§ **WHAT IS NEEDED**: Identify each line below that contains the word "bodies", and copy it out.

§ **STORED DATA**:

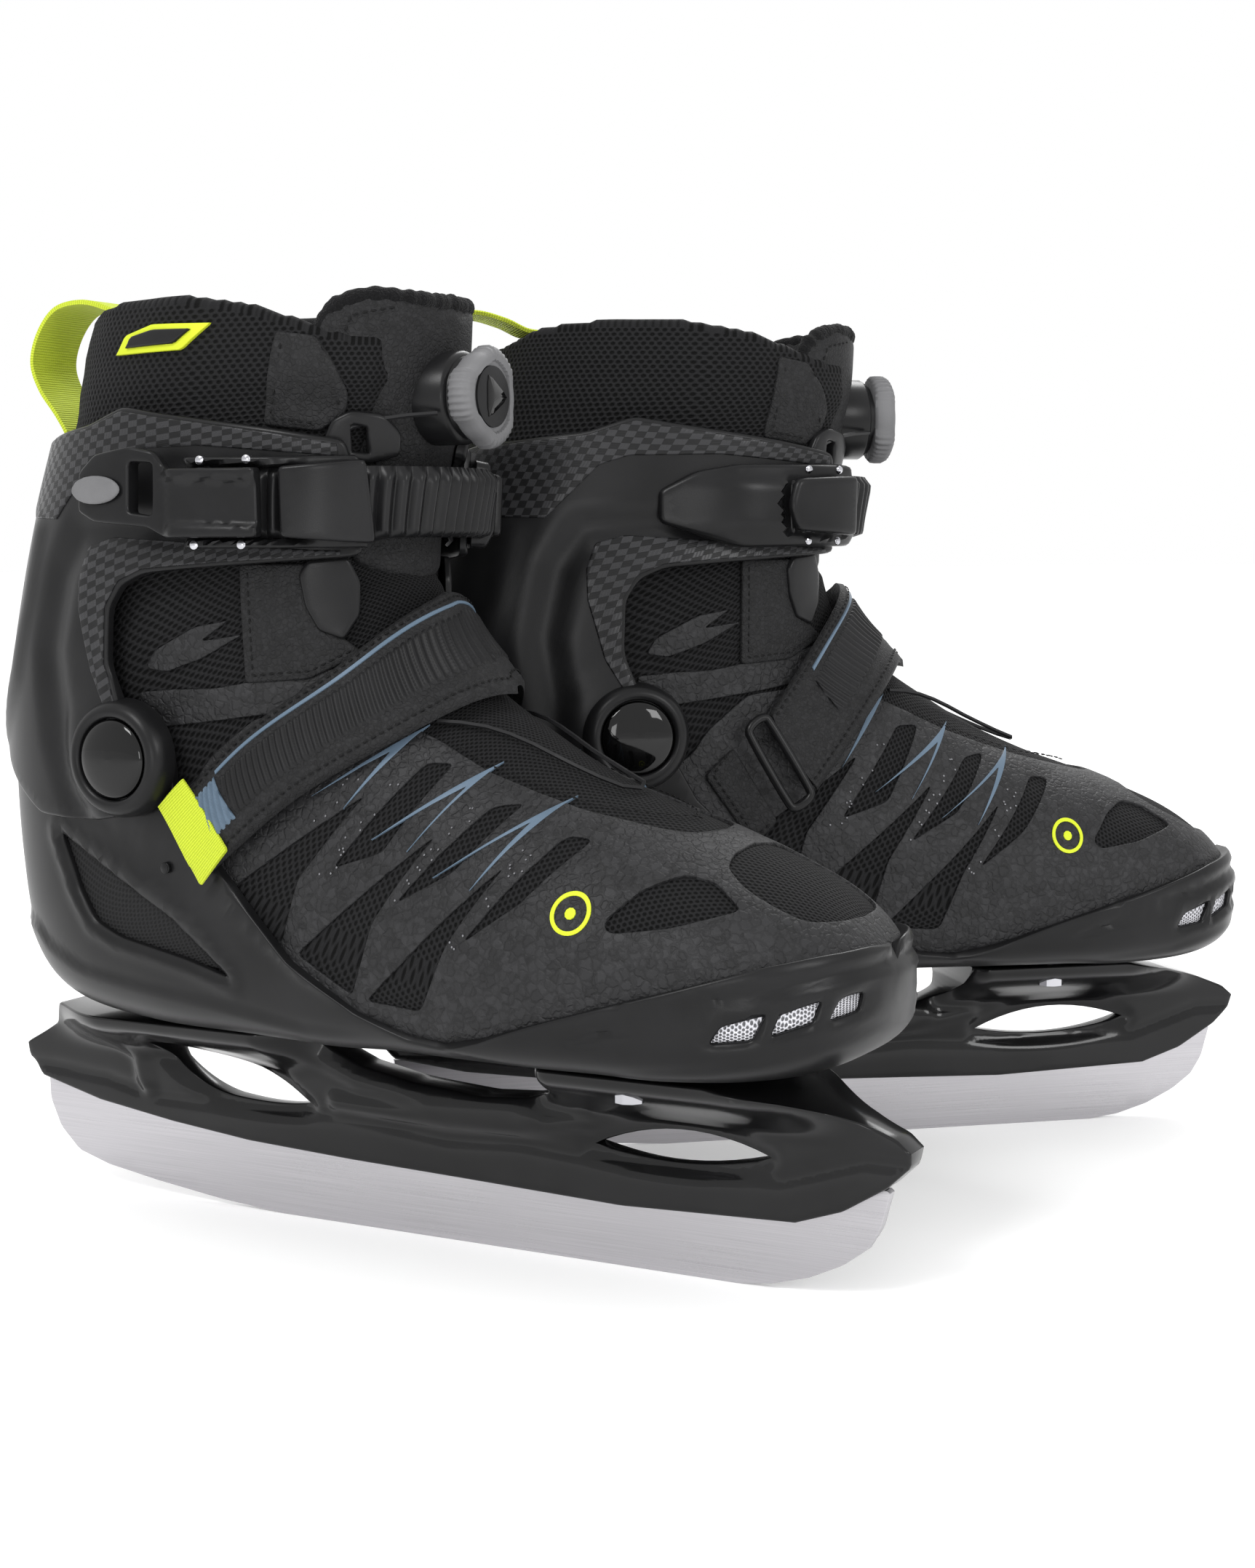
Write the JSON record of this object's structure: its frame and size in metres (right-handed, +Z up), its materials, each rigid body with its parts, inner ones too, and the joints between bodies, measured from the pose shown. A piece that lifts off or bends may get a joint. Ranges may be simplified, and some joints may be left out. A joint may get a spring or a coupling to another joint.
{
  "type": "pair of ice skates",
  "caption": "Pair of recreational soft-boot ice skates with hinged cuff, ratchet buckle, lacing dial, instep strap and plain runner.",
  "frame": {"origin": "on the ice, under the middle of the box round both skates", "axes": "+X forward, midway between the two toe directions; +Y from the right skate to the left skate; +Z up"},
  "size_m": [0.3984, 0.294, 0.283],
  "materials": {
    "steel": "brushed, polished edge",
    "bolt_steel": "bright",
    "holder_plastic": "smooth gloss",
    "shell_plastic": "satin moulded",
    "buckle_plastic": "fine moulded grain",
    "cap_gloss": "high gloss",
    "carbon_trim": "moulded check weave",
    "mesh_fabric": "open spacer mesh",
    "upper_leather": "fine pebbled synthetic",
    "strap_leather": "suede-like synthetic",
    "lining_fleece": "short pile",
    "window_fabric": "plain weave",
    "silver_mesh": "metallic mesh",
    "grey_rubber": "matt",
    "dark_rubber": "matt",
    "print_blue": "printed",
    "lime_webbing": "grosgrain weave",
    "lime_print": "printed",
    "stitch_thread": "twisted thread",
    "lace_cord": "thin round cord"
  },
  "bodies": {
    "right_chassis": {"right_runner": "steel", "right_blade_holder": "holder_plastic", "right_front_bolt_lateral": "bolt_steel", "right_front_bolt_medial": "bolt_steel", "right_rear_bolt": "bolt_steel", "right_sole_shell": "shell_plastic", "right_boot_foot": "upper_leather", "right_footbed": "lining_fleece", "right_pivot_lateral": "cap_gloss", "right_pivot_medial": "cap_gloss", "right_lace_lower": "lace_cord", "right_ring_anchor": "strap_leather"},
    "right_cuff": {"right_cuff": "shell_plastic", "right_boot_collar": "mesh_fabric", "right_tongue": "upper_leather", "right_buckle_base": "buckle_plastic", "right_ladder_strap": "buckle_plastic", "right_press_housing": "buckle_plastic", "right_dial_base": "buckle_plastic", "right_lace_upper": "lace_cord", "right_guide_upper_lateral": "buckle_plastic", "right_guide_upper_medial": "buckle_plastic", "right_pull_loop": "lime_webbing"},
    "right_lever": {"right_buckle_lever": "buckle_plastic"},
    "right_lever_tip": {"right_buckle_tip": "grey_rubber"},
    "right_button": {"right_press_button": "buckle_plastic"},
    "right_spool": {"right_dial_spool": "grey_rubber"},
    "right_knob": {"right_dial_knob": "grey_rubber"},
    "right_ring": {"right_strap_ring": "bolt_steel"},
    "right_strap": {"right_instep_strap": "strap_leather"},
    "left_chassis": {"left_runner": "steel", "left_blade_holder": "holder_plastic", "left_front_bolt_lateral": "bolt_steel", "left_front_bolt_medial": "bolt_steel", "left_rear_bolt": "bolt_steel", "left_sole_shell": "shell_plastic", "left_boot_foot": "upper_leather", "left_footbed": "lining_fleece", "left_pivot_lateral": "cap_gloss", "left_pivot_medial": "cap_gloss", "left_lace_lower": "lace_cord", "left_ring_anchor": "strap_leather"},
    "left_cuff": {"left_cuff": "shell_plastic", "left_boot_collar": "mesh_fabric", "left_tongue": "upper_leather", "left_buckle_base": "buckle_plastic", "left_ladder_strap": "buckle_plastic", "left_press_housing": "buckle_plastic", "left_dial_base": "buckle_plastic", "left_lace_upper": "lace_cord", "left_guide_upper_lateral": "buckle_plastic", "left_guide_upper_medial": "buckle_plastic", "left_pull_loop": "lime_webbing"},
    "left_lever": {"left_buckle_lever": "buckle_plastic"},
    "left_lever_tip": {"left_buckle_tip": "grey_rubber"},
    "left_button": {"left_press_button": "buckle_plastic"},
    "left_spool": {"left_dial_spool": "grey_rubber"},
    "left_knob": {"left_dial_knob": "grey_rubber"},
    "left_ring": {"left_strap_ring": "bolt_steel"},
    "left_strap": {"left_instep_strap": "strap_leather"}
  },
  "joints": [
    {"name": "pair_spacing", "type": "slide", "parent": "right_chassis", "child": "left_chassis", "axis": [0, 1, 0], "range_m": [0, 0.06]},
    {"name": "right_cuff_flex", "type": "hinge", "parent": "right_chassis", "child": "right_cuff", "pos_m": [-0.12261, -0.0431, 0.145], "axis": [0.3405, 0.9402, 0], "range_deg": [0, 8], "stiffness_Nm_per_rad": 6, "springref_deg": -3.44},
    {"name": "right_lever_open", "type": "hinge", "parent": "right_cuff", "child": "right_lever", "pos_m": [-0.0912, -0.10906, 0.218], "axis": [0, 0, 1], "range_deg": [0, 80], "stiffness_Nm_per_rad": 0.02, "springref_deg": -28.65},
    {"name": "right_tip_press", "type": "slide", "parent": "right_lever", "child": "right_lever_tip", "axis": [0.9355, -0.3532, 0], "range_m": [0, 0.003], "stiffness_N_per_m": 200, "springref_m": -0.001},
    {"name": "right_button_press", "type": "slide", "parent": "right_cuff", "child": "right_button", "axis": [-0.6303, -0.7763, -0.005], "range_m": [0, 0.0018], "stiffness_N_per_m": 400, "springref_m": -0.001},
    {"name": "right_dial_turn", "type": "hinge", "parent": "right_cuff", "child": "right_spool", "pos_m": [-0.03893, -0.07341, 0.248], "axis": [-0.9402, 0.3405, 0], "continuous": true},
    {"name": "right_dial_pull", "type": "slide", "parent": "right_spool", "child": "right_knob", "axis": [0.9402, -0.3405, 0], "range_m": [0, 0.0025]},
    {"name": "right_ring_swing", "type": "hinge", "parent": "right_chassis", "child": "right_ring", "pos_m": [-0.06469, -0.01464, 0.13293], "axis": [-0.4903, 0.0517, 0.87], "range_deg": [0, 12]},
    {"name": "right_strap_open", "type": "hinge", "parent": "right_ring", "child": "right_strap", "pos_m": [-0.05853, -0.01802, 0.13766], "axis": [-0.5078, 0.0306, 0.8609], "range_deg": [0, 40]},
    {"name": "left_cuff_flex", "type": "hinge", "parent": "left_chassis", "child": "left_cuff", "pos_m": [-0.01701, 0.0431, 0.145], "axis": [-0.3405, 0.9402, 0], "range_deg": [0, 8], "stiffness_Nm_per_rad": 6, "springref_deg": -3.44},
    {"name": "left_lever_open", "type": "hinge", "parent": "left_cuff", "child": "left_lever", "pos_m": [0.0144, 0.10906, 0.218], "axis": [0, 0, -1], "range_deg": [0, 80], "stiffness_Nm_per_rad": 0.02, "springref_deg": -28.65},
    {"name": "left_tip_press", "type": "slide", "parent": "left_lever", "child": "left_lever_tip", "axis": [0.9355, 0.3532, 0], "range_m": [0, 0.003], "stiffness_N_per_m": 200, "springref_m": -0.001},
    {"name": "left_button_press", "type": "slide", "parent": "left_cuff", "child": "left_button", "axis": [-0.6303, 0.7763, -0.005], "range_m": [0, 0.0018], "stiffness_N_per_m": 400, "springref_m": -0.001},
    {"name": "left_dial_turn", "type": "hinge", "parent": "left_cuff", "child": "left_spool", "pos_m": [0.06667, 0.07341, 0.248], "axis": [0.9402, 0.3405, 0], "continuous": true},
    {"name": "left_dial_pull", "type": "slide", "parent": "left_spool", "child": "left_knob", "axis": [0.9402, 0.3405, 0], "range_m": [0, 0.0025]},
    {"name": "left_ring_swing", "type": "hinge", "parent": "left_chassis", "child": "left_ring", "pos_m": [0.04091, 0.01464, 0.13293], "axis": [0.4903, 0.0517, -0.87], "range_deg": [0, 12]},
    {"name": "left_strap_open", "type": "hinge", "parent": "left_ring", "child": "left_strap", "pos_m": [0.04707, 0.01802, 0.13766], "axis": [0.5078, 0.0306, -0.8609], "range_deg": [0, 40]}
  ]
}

§ **EXPECTED OUTPUT**:
Write the JSON record of this object's structure: its frame and size in metres (right-handed, +Z up), its materials, each rigid body with its parts, inner ones too, and the joints between bodies, measured from the pose shown. A piece that lifts off or bends may get a joint. Ranges may be simplified, and some joints may be left out. A joint may get a spring or a coupling to another joint.
  "bodies": {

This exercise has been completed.